For his part, Harriman returned to New York invigorated by his vacation and holding a new and healthy respect for the work of his scientific guests. Although their views on many topics differed, Harriman became a great supporter and patron of John Muir's. Having heard him tell so many fascinating stories about his earlier trips to Alaska and about the rest of his life, Harriman urged Muir to write an autobiography and even arranged for a secretary to follow him around and transcribe his thoughts as Muir talked. Harriman also left money in his will to help underwrite C. Hart Merriam's scientific work which he had come to appreciate during the Alaska expedition and the subsequent publication of the expedition report.

Although Harriman began the expedition with hunting in mind and prided himself on bagging a Brown Bear on Kodiak Island, he soon learned that Alaska was much more than a scenic hunting preserve. Like all of us traveling on this [Harriman Retraced] expedition, Harriman came to appreciate an Alaska of many layered dimensions defying the caricatures and stereotypes of the territory popularized by the Eastern press.

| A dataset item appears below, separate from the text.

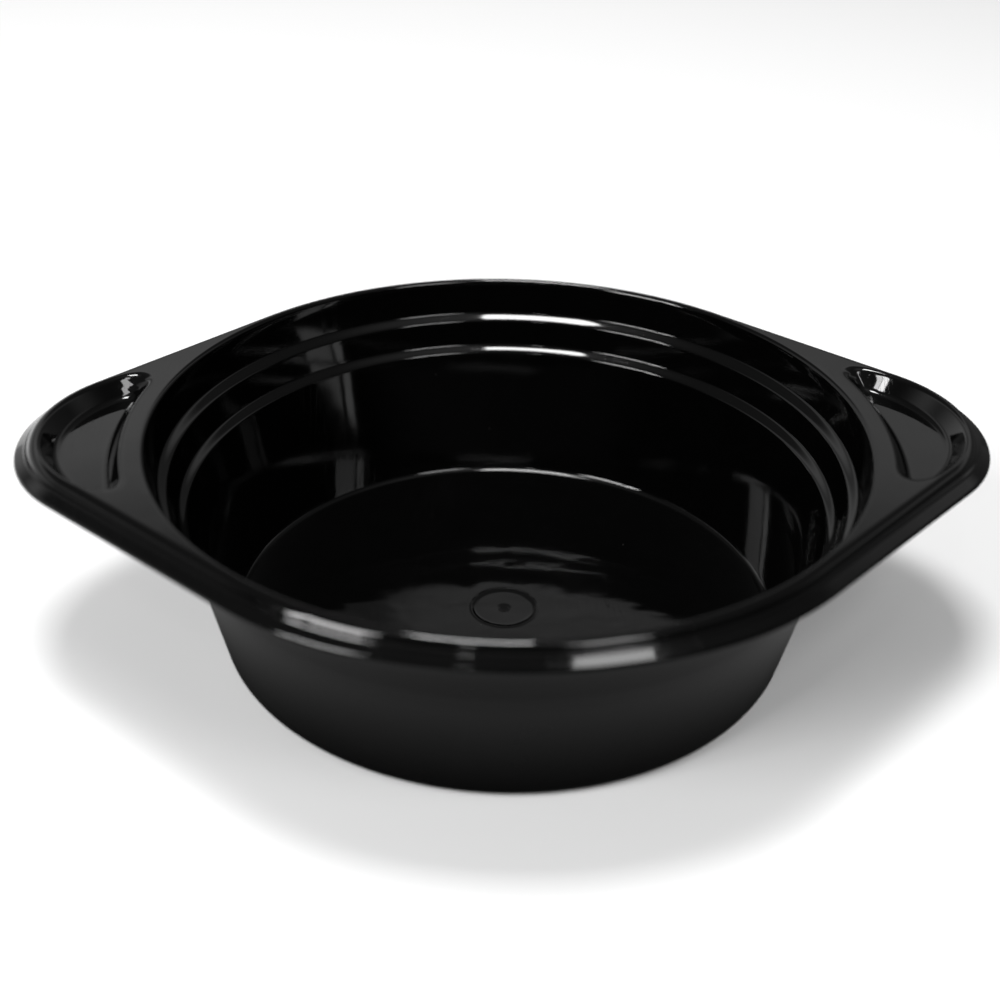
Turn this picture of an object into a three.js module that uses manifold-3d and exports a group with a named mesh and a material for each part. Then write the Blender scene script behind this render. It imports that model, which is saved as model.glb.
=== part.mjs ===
// Salon hair color bowl: one injection-moulded plastic piece.
// A shallow round bowl with two measuring ledges, a turned-down rim with a small lip,
// and two opposite grip lugs, each with a sunk D-shaped thumb rest.
// Millimetres, +Z up. Origin: centre of the underside, on the plane the bowl rests on.
// The lugs lie along X. A "depth" is measured down from the top of the rim.
import * as THREE from "three";
import { mergeVertices } from "three/addons/utils/BufferGeometryUtils.js";
import Module from "manifold-3d";

// ---- opening and rim plate ----
const HEIGHT = 42.2; // resting plane to the top of the rim
const OPENING_R = 65.2; // top of the inner wall, just under the rounded edge
const EDGE_ROUND = 1.0; // radius of the rounded opening edge
const PLATE_T = 1.5; // thickness of the rim and lug plate

// ---- lip and shoulder ----
const LIP_R = 70.4; // lip radius on the two sides without lugs
const LUG_CENTRE_X = 59.6; // centre of each lug's nose arc
const LUG_NOSE_R = 29.0; // radius of each lug's nose arc, at the lip
const LIP_OUT = 2.6; // how far the lip stands out past the foot of the shoulder
const LIP_TOP = 1.7; // depth of the lip's upper face
const LIP_ROUND = 1.5; // radius of the lip's rolled edge
const LIP_T = 1.2; // thickness of the lip, top to hollow
const SKIRT_DEPTH = 3.3; // depth of the lip's lower edge
const SKIRT_T = 1.1; // wall thickness of the rolled edge and of the shoulder
const CREST_W = 2.0; // width of the rim's rounded shoulder
const CREST_H = 1.7; // height of that shoulder

// ---- wall ----
// Inner ledges, lower one first: radius and depth at the bottom and top of each.
const LEDGES = [
  { rLow: 58.7, depthLow: 14.5, rTop: 60.5, depthTop: 12.8 },
  { rLow: 61.7, depthLow: 8.1, rTop: 63.55, depthTop: 6.3 },
];
const LEDGE_STEPS = 4;
// Outside of the wall over both ledges, bottom to top: [radius, depth].
const OUTER_WALL = [
  [58.5, 20.0],
  [59.6, 16.5],
  [61.15, 13.0],
  [62.95, 9.2],
  [64.15, 6.6],
  [65.1, 4.0],
];
const NECK_R = OPENING_R + 0.7; // outside of the wall where it meets the plate
const NECK_TOP_DEPTH = 0.8; // top of the wall's solid, buried in the plate

// ---- floor ----
const WALL_FOOT = { r: 53.2, depth: 38.25 }; // where the inner wall meets the floor fillet
const FLOOR_FILLET = 1.25;
const FLOOR_FILLET_START = -1.1; // radians: angle of the fillet's lower end
const FLOOR_R = 52.3; // edge line of the floor
const FLOOR_Z = 2.5; // height of that edge line
const FLOOR_DISH = 0.95; // fall of the floor from its edge to its centre
const FLOOR_MID_R = 28; // where the floor's slope changes
const FLOOR_MID_FALL = 0.72; // share of the fall reached there
const DIMPLE_R = 6.5; // gate dimple in the middle of the floor
const DIMPLE_IN_R = 4.9;
const DIMPLE_D = 0.35;

// ---- base ----
const BASE_FILLET = 3.4; // outside edge of the base
const BASE_R = 50.8; // outside radius of the flat foot ring
const FOOT_IN_R = 43.6; // inside radius of the flat foot ring
const FOOT_H = 0.5; // how far the middle of the underside is raised

// ---- thumb rests ----
const REST_IN_R = 69.9; // the inner edge is concentric with the bowl
const REST_OUT_R = 23.8; // the outer edge is concentric with the lug's nose
const REST_CORNER = 5.6;
const REST_DEPTH = 3.6;
const REST_FILLET = 1.7; // bottom edge of the thumb rest
const REST_WALL = 1.2; // side wall around the rest
const REST_TOP_DEPTH = 0.7; // top of the rest's cup, buried in the plate

// ---- facets ----
const SEGMENTS = 56; // round the bowl
const ARC_SEGMENTS = 9; // three.js puts twice this many on each outline arc

// ---- cutting allowances, which leave no mark on the bowl ----
const OVERRUN = 3; // how far a cutter runs past the face it opens
const BLANK_H = SKIRT_DEPTH + 4; // straight side of a rim blank before trimming
const TRIM_H = 12; // height of the block that trims the rim's underside
const TRIM_MARGIN = 5; // how far that block stands out past the lip
const SAW_MARGIN = 20; // the same for the block that saws a cup's top

const wasm = await Module();
wasm.setup();

const atDepth = (depth) => HEIGHT - depth;

// A closed three.js geometry as a solid.
function solid(geometry) {
  geometry.deleteAttribute("normal");
  geometry.deleteAttribute("uv");
  const merged = mergeVertices(geometry, 1e-4);
  const made = new wasm.Manifold(
    new wasm.Mesh({
      numProp: 3,
      vertProperties: new Float32Array(merged.attributes.position.array),
      triVerts: new Uint32Array(merged.index.array),
    }),
  );
  if (made.volume() <= 0) throw new Error("a solid is inside out");
  return made;
}

// Solid of revolution about Z. The profile is [radius, height] pairs, from the axis
// at the bottom, out, up, and back to the axis at the top.
function turned(profile) {
  const points = profile.map(([r, z]) => new THREE.Vector2(r, z));
  return solid(new THREE.LatheGeometry(points, SEGMENTS).rotateX(Math.PI / 2));
}

// Prism whose straight side runs from z0 to z1. An edge { width, height, steps } rounds
// both ends, which then stand beyond z0 and z1 by its height.
function prism(shape, z0, z1, edge) {
  const bevel = edge && {
    bevelThickness: edge.height,
    bevelSize: edge.width,
    bevelOffset: -edge.width,
    bevelSegments: edge.steps,
  };
  const geometry = new THREE.ExtrudeGeometry(shape, {
    depth: z1 - z0,
    bevelEnabled: Boolean(edge),
    ...bevel,
    curveSegments: ARC_SEGMENTS,
  });
  return solid(geometry.translate(0, 0, z0));
}

// Profile points of one ledge, bottom to top: steep at both ends, flattest in the middle.
function ledgeProfile({ rLow, depthLow, rTop, depthTop }) {
  const points = [];
  for (let i = 0; i <= LEDGE_STEPS; i++) {
    const t = i / LEDGE_STEPS;
    const eased = t * t * (3 - 2 * t);
    points.push([rLow + (rTop - rLow) * eased, atDepth(depthLow + (depthTop - depthLow) * t)]);
  }
  return points;
}

// Profile points of an arc about the centre (r, z).
function arcProfile({ r, z, radius, from, to, steps }) {
  const points = [];
  for (let i = 0; i <= steps; i++) {
    const angle = from + ((to - from) * i) / steps;
    points.push([r + radius * Math.cos(angle), z + radius * Math.sin(angle)]);
  }
  return points;
}

// Outline of the lip, drawn inwards by an inset: an arc on each side, the two lug noses,
// and the straight tangent edges between them.
function rimOutline(inset) {
  const sideR = LIP_R - inset;
  const noseR = LUG_NOSE_R - inset;
  const tangent = Math.acos((LIP_R - LUG_NOSE_R) / LUG_CENTRE_X);
  const shape = new THREE.Shape();
  shape.absarc(LUG_CENTRE_X, 0, noseR, -tangent, tangent, false);
  shape.absarc(0, 0, sideR, tangent, Math.PI - tangent, false);
  shape.absarc(-LUG_CENTRE_X, 0, noseR, Math.PI - tangent, Math.PI + tangent, false);
  shape.absarc(0, 0, sideR, Math.PI + tangent, 2 * Math.PI - tangent, false);
  shape.closePath();
  return shape;
}

// Outline of the thumb rest on the +X lug, grown outwards by an offset.
function restOutline(offset) {
  // The corner centres lie at these distances from the bowl's axis and the nose centre.
  const fromAxis = REST_IN_R + REST_CORNER;
  const fromNose = REST_OUT_R - REST_CORNER;
  const cornerX = (fromAxis ** 2 - fromNose ** 2 + LUG_CENTRE_X ** 2) / (2 * LUG_CENTRE_X);
  const cornerY = Math.sqrt(fromAxis ** 2 - cornerX ** 2);
  const noseAngle = Math.atan2(cornerY, cornerX - LUG_CENTRE_X);
  const axisAngle = Math.atan2(cornerY, cornerX);
  const cornerR = REST_CORNER + offset;
  const shape = new THREE.Shape();
  shape.absarc(LUG_CENTRE_X, 0, REST_OUT_R + offset, -noseAngle, noseAngle, false);
  shape.absarc(cornerX, cornerY, cornerR, noseAngle, Math.PI + axisAngle, false);
  shape.absarc(0, 0, REST_IN_R - offset, axisAngle, -axisAngle, true);
  shape.absarc(cornerX, -cornerY, cornerR, Math.PI - axisAngle, 2 * Math.PI - noseAngle, false);
  shape.closePath();
  return shape;
}

// The bowl's outside, as a full body.
function bowlOutside() {
  return turned([
    [0, FOOT_H],
    [FOOT_IN_R - FOOT_H, FOOT_H],
    [FOOT_IN_R, 0],
    ...arcProfile({
      r: BASE_R,
      z: BASE_FILLET,
      radius: BASE_FILLET,
      from: -Math.PI / 2,
      to: 0,
      steps: 4,
    }),
    ...OUTER_WALL.map(([r, depth]) => [r, atDepth(depth)]),
    [NECK_R, atDepth(PLATE_T)],
    [NECK_R, atDepth(NECK_TOP_DEPTH)],
    [0, atDepth(NECK_TOP_DEPTH)],
  ]);
}

// The space inside the bowl, opened upwards past the rim.
function bowlCavity() {
  const centreZ = FLOOR_Z - FLOOR_DISH;
  return turned([
    [0, centreZ - DIMPLE_D],
    [DIMPLE_IN_R, centreZ - DIMPLE_D],
    [DIMPLE_R, centreZ],
    [FLOOR_MID_R, FLOOR_Z - FLOOR_DISH * FLOOR_MID_FALL],
    [FLOOR_R, FLOOR_Z],
    ...arcProfile({
      r: WALL_FOOT.r - FLOOR_FILLET,
      z: atDepth(WALL_FOOT.depth),
      radius: FLOOR_FILLET,
      from: FLOOR_FILLET_START,
      to: 0,
      steps: 3,
    }),
    ...LEDGES.flatMap(ledgeProfile),
    ...arcProfile({
      r: OPENING_R + EDGE_ROUND,
      z: atDepth(EDGE_ROUND),
      radius: EDGE_ROUND,
      from: Math.PI,
      to: Math.PI / 2,
      steps: 3,
    }),
    [OPENING_R + EDGE_ROUND, HEIGHT + OVERRUN],
    [0, HEIGHT + OVERRUN],
  ]);
}

// Solid blank under the rim outline, with its upper edge rounded.
function rimBlank(inset, topDepth, edge) {
  const sideTop = atDepth(topDepth) - edge.height;
  return prism(rimOutline(inset), sideTop - BLANK_H, sideTop, edge);
}

// Rim and lug plate: shoulder and lip, trimmed level below and hollowed from underneath.
function rimPlate() {
  const crest = rimBlank(LIP_OUT, 0, { width: CREST_W, height: CREST_H, steps: 4 });
  const lip = rimBlank(0, LIP_TOP, { width: LIP_ROUND, height: LIP_ROUND, steps: 3 });
  const skirtZ = atDepth(SKIRT_DEPTH);
  const trim = prism(rimOutline(-TRIM_MARGIN), skirtZ - TRIM_H, skirtZ);
  const hollow = (inset, depth) => prism(rimOutline(inset), skirtZ - OVERRUN, atDepth(depth));
  return crest
    .add(lip)
    .subtract(trim)
    .subtract(hollow(LIP_OUT + SKIRT_T, PLATE_T))
    .subtract(hollow(SKIRT_T, LIP_TOP + LIP_T));
}

// Thumb rest solid with a rounded bottom edge, sawn off square at z1, on both lugs.
function restPair(offset, z0, z1) {
  const fillet = REST_FILLET + offset;
  const edge = { width: fillet, height: fillet, steps: 2 };
  const blank = prism(restOutline(offset), z0 + fillet, z1 + fillet, edge);
  const saw = prism(rimOutline(-SAW_MARGIN), z1, z1 + 2 * fillet + OVERRUN);
  const rest = blank.subtract(saw);
  return rest.add(rest.rotate([0, 0, 180]));
}

function toGeometry(body) {
  const { vertProperties, triVerts } = body.getMesh();
  const geometry = new THREE.BufferGeometry();
  geometry.setAttribute("position", new THREE.BufferAttribute(vertProperties, 3));
  geometry.setIndex(new THREE.BufferAttribute(triVerts, 1));
  geometry.computeVertexNormals();
  return geometry;
}

// Everything solid is joined first, so the cuts go through all of it.
const body = rimPlate()
  .add(bowlOutside())
  .add(restPair(REST_WALL, atDepth(REST_DEPTH + PLATE_T), atDepth(REST_TOP_DEPTH)))
  .subtract(bowlCavity())
  .subtract(restPair(0, atDepth(REST_DEPTH), HEIGHT + OVERRUN));

const glossyBlack = new THREE.MeshStandardMaterial({
  color: 0x0b0b0c,
  roughness: 0.16,
  metalness: 0,
});

const bowl = new THREE.Mesh(toGeometry(body), glossyBlack);
bowl.name = "bowl";
const group = new THREE.Group();
group.add(bowl);

export default group;
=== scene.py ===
"""A black moulded hair colour bowl with two lugs, standing on a white floor.

The bowl's axis is Z, its foot is at z = 0 and its rim at z = RIM_Z. The lugs, each with a
sunken thumb rest, point along +X and -X. The camera looks from the front, -Y.
The bowl is sized in millimetres and meshed in metres; stage and materials are in metres.
"""
import math

import bpy
import numpy as np
from mathutils import Matrix, Vector


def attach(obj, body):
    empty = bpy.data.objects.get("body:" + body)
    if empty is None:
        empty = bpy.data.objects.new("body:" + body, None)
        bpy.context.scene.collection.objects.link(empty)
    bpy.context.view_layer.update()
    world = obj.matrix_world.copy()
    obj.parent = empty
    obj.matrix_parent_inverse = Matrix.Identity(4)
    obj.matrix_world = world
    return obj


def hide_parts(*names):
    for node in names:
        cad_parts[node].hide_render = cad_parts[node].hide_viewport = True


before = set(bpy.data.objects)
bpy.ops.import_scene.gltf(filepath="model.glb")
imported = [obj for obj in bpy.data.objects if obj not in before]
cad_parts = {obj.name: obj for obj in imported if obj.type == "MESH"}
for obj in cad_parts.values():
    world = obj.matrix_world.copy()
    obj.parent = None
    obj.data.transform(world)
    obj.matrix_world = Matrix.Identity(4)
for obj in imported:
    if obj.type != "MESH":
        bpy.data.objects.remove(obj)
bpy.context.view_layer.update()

scene = bpy.context.scene

# ---------------------------------------------------------------- bowl dimensions, millimetres
MM = 0.001
RIM_Z = 42.2
OPENING_R = 65.2
EDGE_ROUND = 0.8
PLATE_R = OPENING_R + EDGE_ROUND  # where the flat plate round the opening starts
PLATE_T = 1.5
PLATE_ROOT_ROUND = 0.35

# lip outline: a circle, and a smaller nose circle at each lug, joined by tangents
LIP_R, LUG_X, NOSE_R = 70.4, 59.6, 29.0
TANGENT_ANGLE = math.acos((LIP_R - NOSE_R) / LUG_X)
LIP_OUT, LIP_TOP, LIP_T = 2.6, 1.7, 1.2
SKIRT_DEPTH, SKIRT_T = 3.6, 1.1
CREST_IN, CREST_W, CREST_H = 4.34, 2.1, 2.5
DRAWN_IN = 0.9  # how far the edge is drawn in at the front and back

FLOOR_R, FLOOR_Z, FLOOR_DISH, FLOOR_FILLET = 51.8, 2.2, 0.9, 1.25
DIMPLE_R, DIMPLE_IN_R, DIMPLE_DEPTH = 6.5, 5.8, 0.10
FOOT_IN_R, FOOT_H, FOOT_ROUND, BASE_FILLET = 43.6, 0.5, 0.2, 3.4

# thumb rest outline: outside one circle on the axis, inside another round the lug's centre
REST_IN_R, REST_OUT_R, REST_CORNER, REST_DEPTH = 69.9, 23.8, 5.6, 3.6
REST_DRAFT = 34
REST_UNDER_GROWTH = 0.4  # the rest is this much wider on the plate's underside

# (depth below the rim, radius) at the top and bottom of each measuring ledge
LEDGES = [((6.6, 63.6), (8.35, 61.75)), ((12.75, 60.45), (14.5, 58.7))]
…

The immediate and most tangible result of the expedition were the multi-volume reports that were edited by C. Hart Merriam and published under the auspices of the Smithsonian Institution (with the financial backing of Edward Harriman). These included a very readable narrative by John Burroughs (which has been reprinted by Dover) and essays by George Bird Grinnell (which have been reprinted by the University of Washington Press). There were also many technical reports written by the dozens of scientific experts who participated in the expedition. These first still serve as invaluable references for contemporary investigations of the complex flora and fauna of coastal Alaska

There were, of course, many other more subtle impacts of the 1899 expedition which we have been exploring first-hand on this "Harriman Retraced" expedition. Like the participants of Harriman's expedition of 1899, we are all on a voyage of discovery. I feel fortunate to be a part of it.